EuroCropsML: A Time Series Benchmark Dataset For Few-Shot Crop Type Classification
Joana Reuss, Jan Macdonald, Simon Becker, Lorenz Richter, Marco Körner
TL;DR
EuroCropsML tackles the need for a transnational, few-shot capable benchmark for crop-type classification by introducing a time-series dataset built from 2021 Sentinel-2 L1C observations across three European ROIs and harmonized crop taxonomy. The authors present a two-stage data pipeline (data acquisition and pre-processing) to produce raw and ready-to-use ML data, including cloud-removal and per-parcel median band statistics across time steps.
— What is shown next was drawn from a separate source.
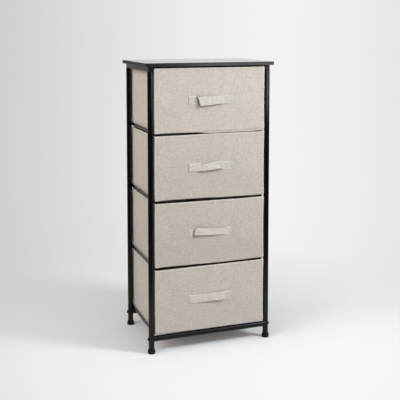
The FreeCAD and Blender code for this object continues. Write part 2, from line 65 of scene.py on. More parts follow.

They define transfer-learning benchmarking scenarios with eight few-shot settings and demonstrate baseline experiments using a transformer-encoder, highlighting the value of region-specific pre-training for cross-region generalization. The dataset is openly available on Zenodo with an accompanying eurocropsml Python package that supports acquisition, processing, and benchmark configuration, enabling reproducible cross-region crop-type classification research with ready-made splits and configurable experiments.
Abstract
We introduce EuroCropsML, an analysis-ready remote sensing machine learning dataset for time series crop type classification of agricultural parcels in Europe. It is the first dataset designed to benchmark transnational few-shot crop type classification algorithms that supports advancements in algorithmic development and research comparability. It comprises 706 683 multi-class labeled data points across 176 classes, featuring annual time series of per-parcel median pixel values from Sentinel-2 L1C data for 2021, along with crop type labels and spatial coordinates. Based on the open-source EuroCrops collection, EuroCropsML is publicly available on Zenodo.